SOURCE MATERIAL:
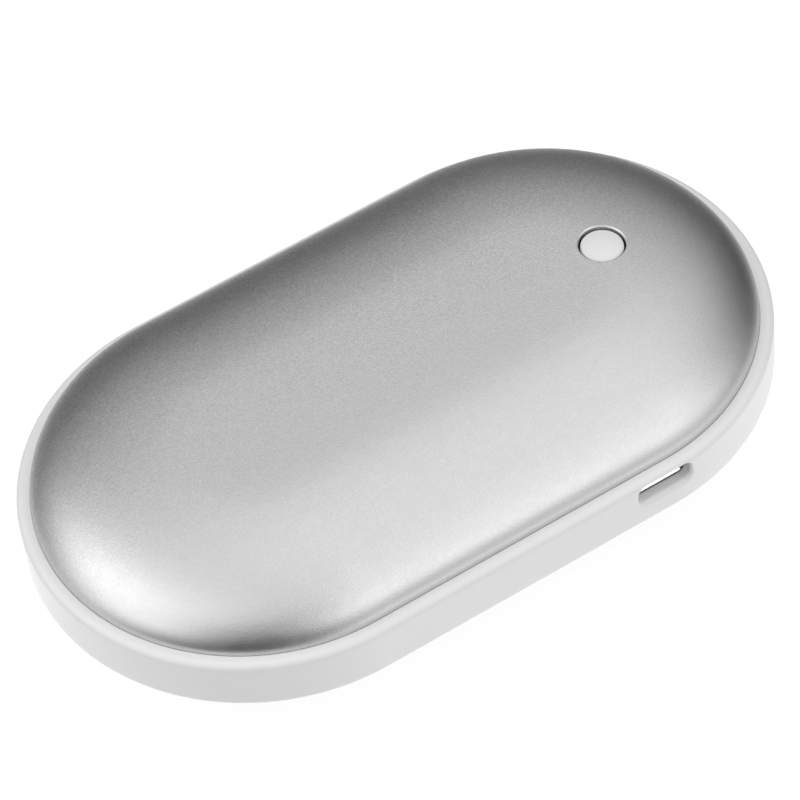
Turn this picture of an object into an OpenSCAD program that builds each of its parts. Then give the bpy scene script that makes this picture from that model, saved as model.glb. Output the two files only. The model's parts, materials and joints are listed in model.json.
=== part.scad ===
// Rechargeable pebble hand warmer: two domed aluminium heating shells on a
// white plastic band, with one button and one micro-B charging socket.
// Millimetres, +Z up, +X along the length towards the button end.
// The origin is the centre of the footprint, on the surface it lies on.

/* [Body] */
// Overall length
body_l = 100; // [98:0.5:104]
// Overall width
body_w = 58.6; // [58:0.2:60]
// Overall thickness over both domes
body_t = 22.8; // [22.4:0.1:23.6]
// Height of the white band
band_h = 7.8; // [7.6:0.1:8.0]
// Edge radius of the band
band_fillet = 1.0; // [0.6:0.1:1.2]

/* [Aluminium shells] */
// Step from the band's outer wall in to the shell
seam_inset = 1.75; // [1.6:0.05:1.9]
// Sheet thickness
shell_t = 0.8; // [0.6:0.05:0.9]
// Depth of the shell's rim inside the band
skirt_h = 0.5; // [0.4:0.05:0.5]
// Roundness of the dome, 2 is an ellipse, higher is boxier
crown_p = 3; // [2.6:0.1:3.4]
// Radius of the flat field that the warmer rests on
flat_r = 9; // [7:0.5:11]

/* [Button] */
// Distance of the button from the middle
button_x = 30.7; // [30:0.1:31.5]
// Diameter of the hole in the shell
button_hole_d = 6.0; // [5.9:0.05:6.2]
// Width of the bright chamfer round the hole
button_chamfer = 0.16; // [0.1:0.02:0.24]
// Diameter of the button
button_d = 5.5; // [5.3:0.05:5.6]
// Full travel of the button
button_travel = 0.5; // [0.3:0.05:0.6]

/* [Charging socket] */
// Distance of the socket from the middle
port_x = 19.5; // [18.8:0.1:20]
// Width of the opening in the band
port_w = 7.8; // [7.7:0.05:8.0]
// Height of the opening in the band
port_h = 3.2; // [3.1:0.05:3.2]

/* [Hidden] */
$fn = 64;

R0 = body_w / 2;                  // outer radius of the round ends
LC = (body_l - body_w) / 2;       // distance of the end centres from the middle
RS = R0 - seam_inset;             // outer radius of the shells at the seam
DOME = (body_t - band_h) / 2;     // rise of each dome over the flat field
ZB = DOME;                        // lower edge of the band
ZT = DOME + band_h;               // upper edge of the band
MID = body_t / 2;
T0 = asin(pow(flat_r / RS, crown_p / 2));
H = DOME / cos(T0);               // rise that the crown would have with no flat field
SEG = 16;

// Board and screw levels
PCB_Z = 10.7;
PCB_T = 1.0;
PCB_TOP = PCB_Z + PCB_T;
LUG_A = 50;
LUG_R = 22.0;
LUG_X = LC + LUG_R * cos(LUG_A);
LUG_Y = LUG_R * sin(LUG_A);
LUG_Z0 = 9.0;
RIB_R = 26.0;
CELL = [51, 39, 6.6];
CELL_X0 = -30;

// ---------- shared shapes ----------

// Sweeps a half section, x outwards from the long axis and y up, round the stadium outline.
module sweep() {
    translate([LC, 0, 0]) rotate([0, 0, -90]) rotate_extrude(angle = 180) children();
    translate([-LC, 0, 0]) rotate([0, 0, 90]) rotate_extrude(angle = 180) children();
    translate([-LC, 0, 0]) rotate([90, 0, 90]) linear_extrude(height = 2 * LC) children();
    mirror([0, 1, 0]) translate([-LC, 0, 0]) rotate([90, 0, 90]) linear_extrude(height = 2 * LC) children();
}

// The same for a section that reaches the long axis.
module sweep_full() {
    translate([LC, 0, 0]) rotate([0, 0, -90]) rotate_extrude(angle = 180) children();
    translate([-LC, 0, 0]) rotate([0, 0, 90]) rotate_extrude(angle = 180) children();
    translate([-LC, 0, 0]) rotate([90, 0, 90]) linear_extrude(height = 2 * LC) {
        children();
        mirror([1, 0, 0]) children();
    }
}

// A flat plate with the stadium outline.
module plate(r, z, h) {
    for (s = [-1, 1]) translate([s * LC, 0, z]) cylinder(r = r, h = h);
    translate([-LC, -r, z]) cube([2 * LC, 2 * r, h]);
}

// Turns a piece made for the upper half into its lower twin.
module flip() translate([0, 0, body_t]) mirror([0, 0, 1]) children();

module at_corners(xs = [-1, 1]) for (sx = xs, sy = [-1, 1]) translate([sx * LUG_X, sy * LUG_Y, 0]) children();

// Points of the dome's section, moved inwards by off, from angle a to angle b.
function crown_n(t) = let (n = [H * sin(t), RS * (2 / crown_p) * pow(sin(t), 2 / crown_p - 1) * cos(t)]) n / norm(n);
function step_a(i) = T0 + (90 - T0) * i / SEG;
function crown(off, a, b, n) = [for (i = [0 : n]) let (t = a + (b - a) * i / n, m = crown_n(t))
    [RS * pow(sin(t), 2 / crown_p) - off * m[0], min(H * cos(t), DOME) - off * m[1]]];
function rev(p) = [for (i = [len(p) - 1 : -1 : 0]) p[i]];
function up(p, z) = [for (q = p) [q[0], q[1] + z]];
function arc(cx, cy, r, a, b, n) = [for (i = [0 : n]) let (t = a + (b - a) * i / n) [cx + r * cos(t), cy + r * sin(t)]];

// A round wire through a list of points, with a bend of radius r at each inner point.
function unit(v) = v / norm(v);
function bend_t(p, i, r) = i <= 0 || i >= len(p) - 1 ? 0 : r * tan(acos(unit(p[i] - p[i - 1]) * unit(p[i + 1] - p[i])) / 2);
module wire(p, d, r = 2) {
    for (i = [0 : len(p) - 2]) {
        u = unit(p[i + 1] - p[i]);
        a = p[i] + u * bend_t(p, i, r);
        b = p[i + 1] - u * bend_t(p, i + 1, r);
        translate(a) rotate([0, acos(u[2]), abs(u[2]) > 0.9999 ? 0 : atan2(u[1], u[0])]) cylinder(d = d, h = norm(b - a), $fn = 24);
        if (i > 0) {
            w = unit(p[i] - p[i - 1]);
            z = unit(cross(w, u));
            x = cross(w, z);
            c = p[i] - w * bend_t(p, i, r) - x * r;
            multmatrix([[x[0], w[0], z[0], c[0]], [x[1], w[1], z[1], c[1]], [x[2], w[2], z[2], c[2]], [0, 0, 0, 1]])
                rotate_extrude(angle = acos(w * u)) translate([r, 0]) circle(d = d, $fn = 24);
        }
    }
}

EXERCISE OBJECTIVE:
Return what is listed above, exactly and completely.

FINISHED TASK:
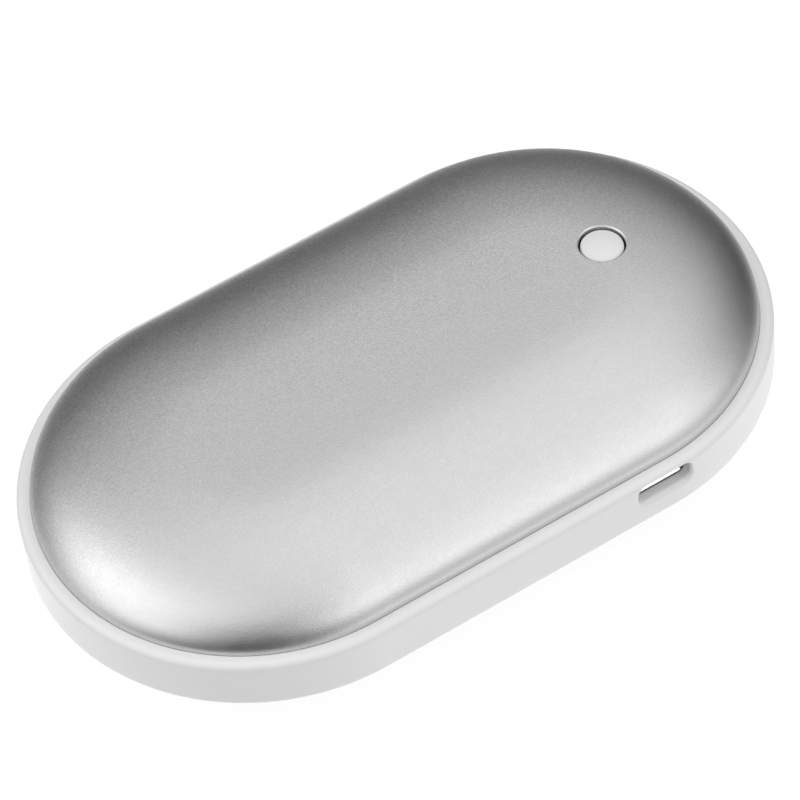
Turn this picture of an object into an OpenSCAD program that builds each of its parts. Then give the bpy scene script that makes this picture from that model, saved as model.glb. Output the two files only. The model's parts, materials and joints are listed in model.json.
=== part.scad ===
// Rechargeable pebble hand warmer: two domed aluminium heating shells on a
// white plastic band, with one button and one micro-B charging socket.
// Millimetres, +Z up, +X along the length towards the button end.
// The origin is the centre of the footprint, on the surface it lies on.

/* [Body] */
// Overall length
body_l = 100; // [98:0.5:104]
// Overall width
body_w = 58.6; // [58:0.2:60]
// Overall thickness over both domes
body_t = 22.8; // [22.4:0.1:23.6]
// Height of the white band
band_h = 7.8; // [7.6:0.1:8.0]
// Edge radius of the band
band_fillet = 1.0; // [0.6:0.1:1.2]

/* [Aluminium shells] */
// Step from the band's outer wall in to the shell
seam_inset = 1.75; // [1.6:0.05:1.9]
// Sheet thickness
shell_t = 0.8; // [0.6:0.05:0.9]
// Depth of the shell's rim inside the band
skirt_h = 0.5; // [0.4:0.05:0.5]
// Roundness of the dome, 2 is an ellipse, higher is boxier
crown_p = 3; // [2.6:0.1:3.4]
// Radius of the flat field that the warmer rests on
flat_r = 9; // [7:0.5:11]

/* [Button] */
// Distance of the button from the middle
button_x = 30.7; // [30:0.1:31.5]
// Diameter of the hole in the shell
button_hole_d = 6.0; // [5.9:0.05:6.2]
// Width of the bright chamfer round the hole
button_chamfer = 0.16; // [0.1:0.02:0.24]
// Diameter of the button
button_d = 5.5; // [5.3:0.05:5.6]
// Full travel of the button
button_travel = 0.5; // [0.3:0.05:0.6]

/* [Charging socket] */
// Distance of the socket from the middle
port_x = 19.5; // [18.8:0.1:20]
// Width of the opening in the band
port_w = 7.8; // [7.7:0.05:8.0]
// Height of the opening in the band
port_h = 3.2; // [3.1:0.05:3.2]

/* [Hidden] */
$fn = 64;

R0 = body_w / 2;                  // outer radius of the round ends
LC = (body_l - body_w) / 2;       // distance of the end centres from the middle
RS = R0 - seam_inset;             // outer radius of the shells at the seam
DOME = (body_t - band_h) / 2;     // rise of each dome over the flat field
ZB = DOME;                        // lower edge of the band
ZT = DOME + band_h;               // upper edge of the band
MID = body_t / 2;
T0 = asin(pow(flat_r / RS, crown_p / 2));
H = DOME / cos(T0);               // rise that the crown would have with no flat field
SEG = 16;

// Board and screw levels
PCB_Z = 10.7;
PCB_T = 1.0;
PCB_TOP = PCB_Z + PCB_T;
LUG_A = 50;
LUG_R = 22.0;
LUG_X = LC + LUG_R * cos(LUG_A);
LUG_Y = LUG_R * sin(LUG_A);
LUG_Z0 = 9.0;
RIB_R = 26.0;
CELL = [51, 39, 6.6];
CELL_X0 = -30;

// ---------- shared shapes ----------

// Sweeps a half section, x outwards from the long axis and y up, round the stadium outline.
module sweep() {
    translate([LC, 0, 0]) rotate([0, 0, -90]) rotate_extrude(angle = 180) children();
    translate([-LC, 0, 0]) rotate([0, 0, 90]) rotate_extrude(angle = 180) children();
    translate([-LC, 0, 0]) rotate([90, 0, 90]) linear_extrude(height = 2 * LC) children();
    mirror([0, 1, 0]) translate([-LC, 0, 0]) rotate([90, 0, 90]) linear_extrude(height = 2 * LC) children();
}

// The same for a section that reaches the long axis.
module sweep_full() {
    translate([LC, 0, 0]) rotate([0, 0, -90]) rotate_extrude(angle = 180) children();
    translate([-LC, 0, 0]) rotate([0, 0, 90]) rotate_extrude(angle = 180) children();
    translate([-LC, 0, 0]) rotate([90, 0, 90]) linear_extrude(height = 2 * LC) {
        children();
        mirror([1, 0, 0]) children();
    }
}

// A flat plate with the stadium outline.
module plate(r, z, h) {
    for (s = [-1, 1]) translate([s * LC, 0, z]) cylinder(r = r, h = h);
    translate([-LC, -r, z]) cube([2 * LC, 2 * r, h]);
}

// Turns a piece made for the upper half into its lower twin.
module flip() translate([0, 0, body_t]) mirror([0, 0, 1]) children();

module at_corners(xs = [-1, 1]) for (sx = xs, sy = [-1, 1]) translate([sx * LUG_X, sy * LUG_Y, 0]) children();

// Points of the dome's section, moved inwards by off, from angle a to angle b.
function crown_n(t) = let (n = [H * sin(t), RS * (2 / crown_p) * pow(sin(t), 2 / crown_p - 1) * cos(t)]) n / norm(n);
function step_a(i) = T0 + (90 - T0) * i / SEG;
function crown(off, a, b, n) = [for (i = [0 : n]) let (t = a + (b - a) * i / n, m = crown_n(t))
    [RS * pow(sin(t), 2 / crown_p) - off * m[0], min(H * cos(t), DOME) - off * m[1]]];
function rev(p) = [for (i = [len(p) - 1 : -1 : 0]) p[i]];
function up(p, z) = [for (q = p) [q[0], q[1] + z]];
function arc(cx, cy, r, a, b, n) = [for (i = [0 : n]) let (t = a + (b - a) * i / n) [cx + r * cos(t), cy + r * sin(t)]];

// A round wire through a list of points, with a bend of radius r at each inner point.
function unit(v) = v / norm(v);
function bend_t(p, i, r) = i <= 0 || i >= len(p) - 1 ? 0 : r * tan(acos(unit(p[i] - p[i - 1]) * unit(p[i + 1] - p[i])) / 2);
module wire(p, d, r = 2) {
    for (i = [0 : len(p) - 2]) {
        u = unit(p[i + 1] - p[i]);
        a = p[i] + u * bend_t(p, i, r);
        b = p[i + 1] - u * bend_t(p, i + 1, r);
        translate(a) rotate([0, acos(u[2]), abs(u[2]) > 0.9999 ? 0 : atan2(u[1], u[0])]) cylinder(d = d, h = norm(b - a), $fn = 24);
        if (i > 0) {
            w = unit(p[i] - p[i - 1]);
            z = unit(cross(w, u));
            x = cross(w, z);
            c = p[i] - w * bend_t(p, i, r) - x * r;
            multmatrix([[x[0], w[0], z[0], c[0]], [x[1], w[1], z[1], c[1]], [x[2], w[2], z[2], c[2]], [0, 0, 0, 1]])
                rotate_extrude(angle = acos(w * u)) translate([r, 0]) circle(d = d, $fn = 24);
        }
    }
}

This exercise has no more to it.